| WHAT THE EXERCISE ASKS |
Among the lines below, keep only those from the one containing "build_container(parts, cutters, case)" through the one containing "bpy.context.view_layer.update()", and reproduce them exactly.

| DATA LINES |
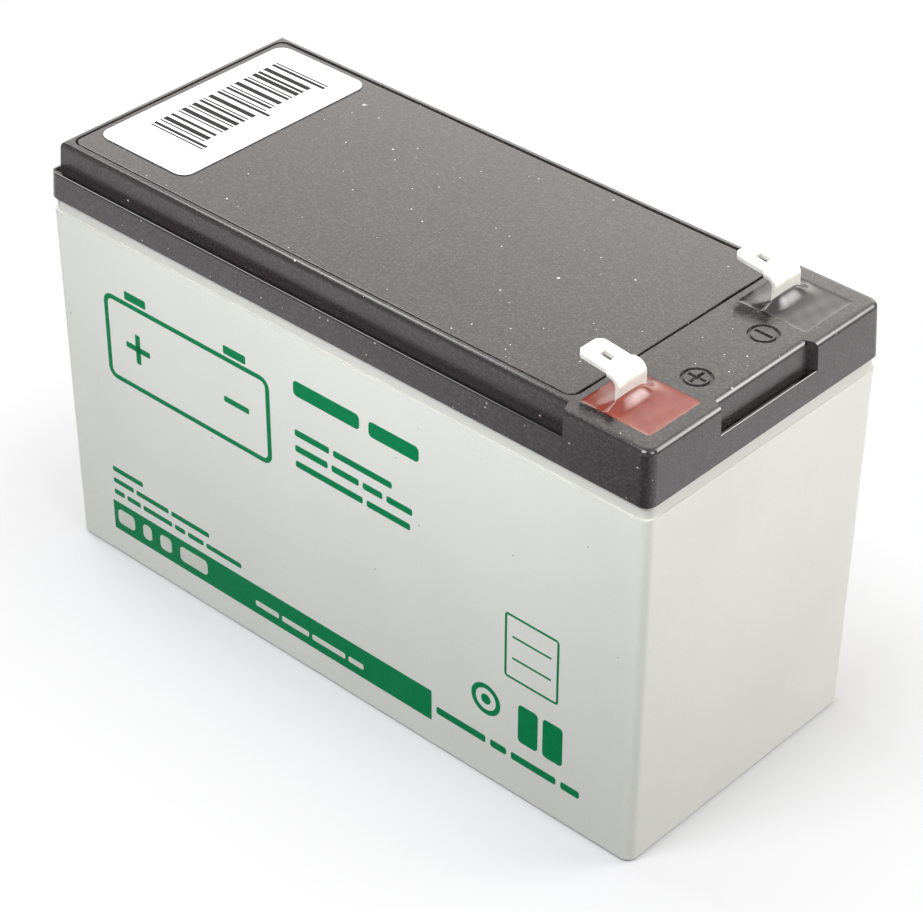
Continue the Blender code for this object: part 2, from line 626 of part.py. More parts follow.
def build_post(parts, cutters, material, side, name):
    """The lead post: burned to the end strap, flanged under its ring, slotted for the tongue."""
    y = side * POST_Y
    foot = STRAP_TOP + WELD_GAP
    flange_top = DECK_Z - GAP / 2
    profile = [(0.0, POST_TOP), (POST_R, POST_TOP), (POST_R, flange_top), (FLANGE_R, flange_top),
               (FLANGE_R, flange_top - FLANGE_THICK), (POST_R, flange_top - FLANGE_THICK), (POST_R, foot),
               (0.0, foot)]
    mesh = bpy.data.meshes.new(f"{name}_post")
    mesh.from_pydata([(r, 0.0, z) for r, z in profile], [(i, i + 1) for i in range(len(profile) - 1)], [])
    post = bpy.data.objects.new(mesh.name, mesh)
    parts.objects.link(post)
    post.location = (POST_X, y, 0.0)
    screw = post.modifiers.new("turned", "SCREW")
    screw.steps = ROUND_STEPS
    screw.render_steps = ROUND_STEPS
    screw.use_merge_vertices = True
    screw.merge_threshold = 0.00001
    mesh.materials.append(material)
    low = (POST_X - POST_SLOT / 2, y - 2 * POST_R, POST_TOP - POST_SLOT_DEPTH)
    high = (POST_X + POST_SLOT / 2, y + 2 * POST_R, POST_TOP + OVERCUT)
    boolean(post, add_object(f"{name}_post_slot", box_mesh(low, high), cutters))


def build_ring(parts, material, side, name):
    """The rubber ring between the post's flange and the lid."""
    mesh = bpy.data.meshes.new(f"{name}_o_ring")
    major = POST_R + GAP + RING_SECTION_R
    centre = (major, DECK_Z + RING_SECTION_R + GAP / 3)
    section = arc(centre, RING_SECTION_R, math.pi / 2, -3 * math.pi / 2, 8)[:-1]
    count = len(section)
    mesh.from_pydata([(r, 0.0, z) for r, z in section], [(i, (i + 1) % count) for i in range(count)], [])
    ring = bpy.data.objects.new(mesh.name, mesh)
    parts.objects.link(ring)
    ring.location = (POST_X, side * POST_Y, 0.0)
    screw = ring.modifiers.new("turned", "SCREW")
    screw.steps = ROUND_STEPS
    screw.render_steps = ROUND_STEPS
    screw.use_merge_vertices = True
    screw.merge_threshold = 0.00001
    mesh.materials.append(material)


def build_epoxy(parts, cutters, material, side, name):
    """Sealing resin in the well, drawn up in a hump along the leg of the tab."""
    y = side * POST_Y
    y0, y1 = sorted((side * (WELL_INNER + GAP), side * (WELL_OUTER - GAP)))
    top = LID_TOP - EPOXY_SINK
    bm = box_mesh((WELL_START + GAP, y0, WELL_FLOOR + GAP), (WELL_END - GAP, y1, top), WELL_R, 2)
    epoxy = add_object(f"{name}_epoxy", bm, parts, material)
    bm = bmesh.new()
    place = Matrix.Translation((LEG_X, y, top))
    place = place @ Matrix.Diagonal((HUMP_HALF_X, HUMP_HALF_Y, HUMP_RISE + EPOXY_SINK, 1.0))
    bmesh.ops.create_uvsphere(bm, u_segments=16, v_segments=8, radius=1.0, matrix=place)
    boolean(epoxy, add_object(f"{name}_hump", bm, cutters), "UNION")
    half_x, half_y = TAB_THICK / 2 + GAP, SHOULDER_WIDTH / 2 + GAP
    bm = box_mesh((POST_X - half_x, y - half_y, POST_TOP), (POST_X + half_x, y + half_y, BEND_Z))
    boolean(epoxy, add_object(f"{name}_leg_sleeve", bm, cutters))
    bm = bmesh.new()
    add_cylinder(bm, (POST_X, y, WELL_FLOOR), POST_R + GAP, 2 * (POST_STAND + GAP))
    boolean(epoxy, add_object(f"{name}_post_sleeve", bm, cutters))


# Plate groups.

def plate_offsets(count):
    """Y of each plate of one polarity from the middle of its cell."""
    return [(k - (count - 1) / 2) * PLATE_PITCH for k in range(count)]


def build_plates(parts, cutters, material, index, positive):
    """The plates of one polarity in a cell, cast to their strap, with an upright for the next cell."""
    x, y, row = cell_centre(index)
    hand = -row if positive else row
    thick = POSITIVE_THICK if positive else NEGATIVE_THICK
    name = f"{'positive' if positive else 'negative'}_plates_{index}"
    half = PLATE_WIDTH / 2
    lug = sorted((x + hand * LUG_INNER, x + hand * LUG_OUTER))
    outline = [(x - half, PLATE_FOOT), (x + half, PLATE_FOOT), (x + half, PLATE_TOP), (lug[1], PLATE_TOP),
               (lug[1], STRAP_Z + SET_IN), (lug[0], STRAP_Z + SET_IN), (lug[0], PLATE_TOP),
               (x - half, PLATE_TOP)]
    ends = sorted((x + hand * STRAP_START, x + hand * STRAP_END))
    bm = box_mesh((ends[0], y - STRAP_HALF, STRAP_Z), (ends[1], y + STRAP_HALF, STRAP_TOP))
    group = add_object(name, bm, parts, material)
    count = POSITIVES if positive else NEGATIVES
    for number, offset in enumerate(plate_offsets(count)):
        bm = outline_mesh(name, outline, y + offset - thick / 2, y + offset + thick / 2, "XZ")
        boolean(group, add_object(f"{name}_sheet_{number}", bm, cutters), "UNION")
    link_index = index - 1 if positive else index
    if 1 <= link_index < 2 * COLUMNS:
        (lx, ly, _), axis = link_place(link_index)
        near = PARTITION / 2 + WALL_CLEAR
        far = near + UPRIGHT_THICK
        wide = UPRIGHT_WIDTH / 2
        if axis == "X":
            toward = math.copysign(1.0, x - lx)
            x0, x1 = sorted((lx + toward * near, lx + toward * far))
            low, high = (x0, ly - wide, STRAP_TOP - SET_IN), (x1, ly + wide, UPRIGHT_TOP)
        else:
            toward = math.copysign(1.0, y - ly)
            y0, y1 = sorted((toward * near, toward * far))
            low, high = (lx - wide, y0, STRAP_TOP - SET_IN), (lx + wide, y1, UPRIGHT_TOP)
        boolean(group, add_object(f"{name}_upright", box_mesh(low, high), cutters), "UNION")


def build_separator(parts, material, index):
    """One glass mat folded to and fro between the plates of a cell."""
    x, y, _ = cell_centre(index)
    reach = CELL_X / 2 - WALL_CLEAR - MAT_THICK / 2
    layers = []
    for offset in plate_offsets(POSITIVES):
        step = POSITIVE_THICK / 2 + GAP + MAT_THICK / 2
        layers += [y + offset - step, y + offset + step]
    path = []
    for number, level in enumerate(layers):
        ends = (x - reach, x + reach) if number % 2 == 0 else (x + reach, x - reach)
        path += [(ends[0], level), (ends[1], level)]
    bm = outline_mesh("mat", thick_path(path, MAT_THICK), PLATE_FOOT, PLATE_TOP + MAT_RISE, "XY")
    add_object(f"separator_{index}", bm, parts, material)


def build_link(parts, material, index):
    """The lead slug welded through a partition between two uprights."""
    place, axis = link_place(index)
    bm = bmesh.new()
    add_cylinder(bm, place, LINK_HOLE_R - GAP, PARTITION + 2 * (WALL_CLEAR - WELD_GAP), axis)
    add_object(f"cell_link_{index}", bm, parts, material)


def main():
    """Builds every piece of the battery."""
    clear_scene()
    parts = new_collection("sealed_battery")
    cutters = new_collection("cutters")
    case = make_material("container_abs", (0.70, 0.70, 0.66), 0.4)
    cap = make_material("lid_abs", (0.10, 0.09, 0.09), 0.4)
    rubber = make_material("valve_rubber", (0.03, 0.03, 0.03), 0.7)
    tin = make_material("tinned_tab", (0.85, 0.85, 0.83), 0.3, 1.0)
    lead = make_material("lead", (0.30, 0.31, 0.33), 0.5, 1.0)
    red = make_material("red_resin", (0.50, 0.12, 0.09), 0.2)
    black = make_material("black_resin", (0.05, 0.05, 0.05), 0.2)
    brown = make_material("positive_paste", (0.12, 0.05, 0.03), 0.8)
    grey = make_material("negative_paste", (0.25, 0.26, 0.27), 0.8)
    glass = make_material("glass_mat", (0.85, 0.85, 0.82), 0.9)
    paper = make_material("sticker_paper", (0.92, 0.92, 0.92), 0.5)

    build_container(parts, cutters, case)
    build_lid(parts, cutters, cap)
    build_cover(parts, cap)
    build_label(parts, paper)
    for number, place in enumerate(vent_places(), 1):
        build_valve(parts, rubber, number, place)
    for side, name, resin in ((-1, "positive", red), (1, "negative", black)):
        build_tab(parts, cutters, tin, side, name)
        build_post(parts, cutters, lead, side, name)
        build_ring(parts, rubber, side, name)
        build_epoxy(parts, cutters, resin, side, name)
    for index in range(1, 2 * COLUMNS + 1):
        build_plates(parts, cutters, brown, index, True)
        build_plates(parts, cutters, grey, index, False)
        build_separator(parts, glass, index)
    for index in range(1, 2 * COLUMNS):
        build_link(parts, lead, index)


main()
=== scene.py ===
"""Looks of a sealed lead acid battery: finishes, print, sticker, seals and tabs, with studio and camera.

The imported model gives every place. Sizes below are real ones in millimetres, and meshes are in metres.
"""
import logging
import math
from collections.abc import Callable
from dataclasses import dataclass
from enum import Enum

import bmesh
import bpy
import numpy as np
from bpy.types import Camera, Light, Material, Mesh, Node, NodeSocket, NodeTree, Object
from mathutils import Matrix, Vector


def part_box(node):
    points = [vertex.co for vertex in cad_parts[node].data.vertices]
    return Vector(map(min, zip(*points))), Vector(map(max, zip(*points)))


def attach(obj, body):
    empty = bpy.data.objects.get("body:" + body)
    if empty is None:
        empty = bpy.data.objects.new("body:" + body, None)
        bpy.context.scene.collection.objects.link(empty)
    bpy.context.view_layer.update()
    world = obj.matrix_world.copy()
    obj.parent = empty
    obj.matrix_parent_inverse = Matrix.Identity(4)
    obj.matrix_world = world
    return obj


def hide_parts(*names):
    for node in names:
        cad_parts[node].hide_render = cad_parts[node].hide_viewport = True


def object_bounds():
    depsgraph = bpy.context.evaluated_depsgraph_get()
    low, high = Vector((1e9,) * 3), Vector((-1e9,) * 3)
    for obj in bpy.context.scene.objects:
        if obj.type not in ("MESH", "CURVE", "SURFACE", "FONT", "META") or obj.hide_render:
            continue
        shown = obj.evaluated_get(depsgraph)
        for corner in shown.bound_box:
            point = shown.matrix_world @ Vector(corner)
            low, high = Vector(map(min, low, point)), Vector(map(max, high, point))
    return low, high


# Two numbers, the numbers of a place, and what lays flat points and a height (0 base, 1 top) in space.
Pair = tuple[float, float]
Place = tuple[float, ...]
Lay = Callable[[np.ndarray, float], np.ndarray]

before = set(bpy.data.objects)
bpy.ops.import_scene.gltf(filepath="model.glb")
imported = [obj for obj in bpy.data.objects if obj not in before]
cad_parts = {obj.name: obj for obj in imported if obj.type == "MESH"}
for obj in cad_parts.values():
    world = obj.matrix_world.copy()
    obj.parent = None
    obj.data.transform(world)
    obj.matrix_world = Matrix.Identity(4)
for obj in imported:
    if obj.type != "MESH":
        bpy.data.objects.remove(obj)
CAD_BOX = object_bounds()

MM = 0.001
LOG = logging.getLogger("battery")


class Polarity(Enum):
    """Which terminal a piece belongs to, by the word that its nodes' names start with."""

    POSITIVE = "positive"
    NEGATIVE = "negative"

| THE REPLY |
    build_container(parts, cutters, case)
    build_lid(parts, cutters, cap)
    build_cover(parts, cap)
    build_label(parts, paper)
    for number, place in enumerate(vent_places(), 1):
        build_valve(parts, rubber, number, place)
    for side, name, resin in ((-1, "positive", red), (1, "negative", black)):
        build_tab(parts, cutters, tin, side, name)
        build_post(parts, cutters, lead, side, name)
        build_ring(parts, rubber, side, name)
        build_epoxy(parts, cutters, resin, side, name)
    for index in range(1, 2 * COLUMNS + 1):
        build_plates(parts, cutters, brown, index, True)
        build_plates(parts, cutters, grey, index, False)
        build_separator(parts, glass, index)
    for index in range(1, 2 * COLUMNS):
        build_link(parts, lead, index)


main()
=== scene.py ===
"""Looks of a sealed lead acid battery: finishes, print, sticker, seals and tabs, with studio and camera.

The imported model gives every place. Sizes below are real ones in millimetres, and meshes are in metres.
"""
import logging
import math
from collections.abc import Callable
from dataclasses import dataclass
from enum import Enum

import bmesh
import bpy
import numpy as np
from bpy.types import Camera, Light, Material, Mesh, Node, NodeSocket, NodeTree, Object
from mathutils import Matrix, Vector


def part_box(node):
    points = [vertex.co for vertex in cad_parts[node].data.vertices]
    return Vector(map(min, zip(*points))), Vector(map(max, zip(*points)))


def attach(obj, body):
    empty = bpy.data.objects.get("body:" + body)
    if empty is None:
        empty = bpy.data.objects.new("body:" + body, None)
        bpy.context.scene.collection.objects.link(empty)
    bpy.context.view_layer.update()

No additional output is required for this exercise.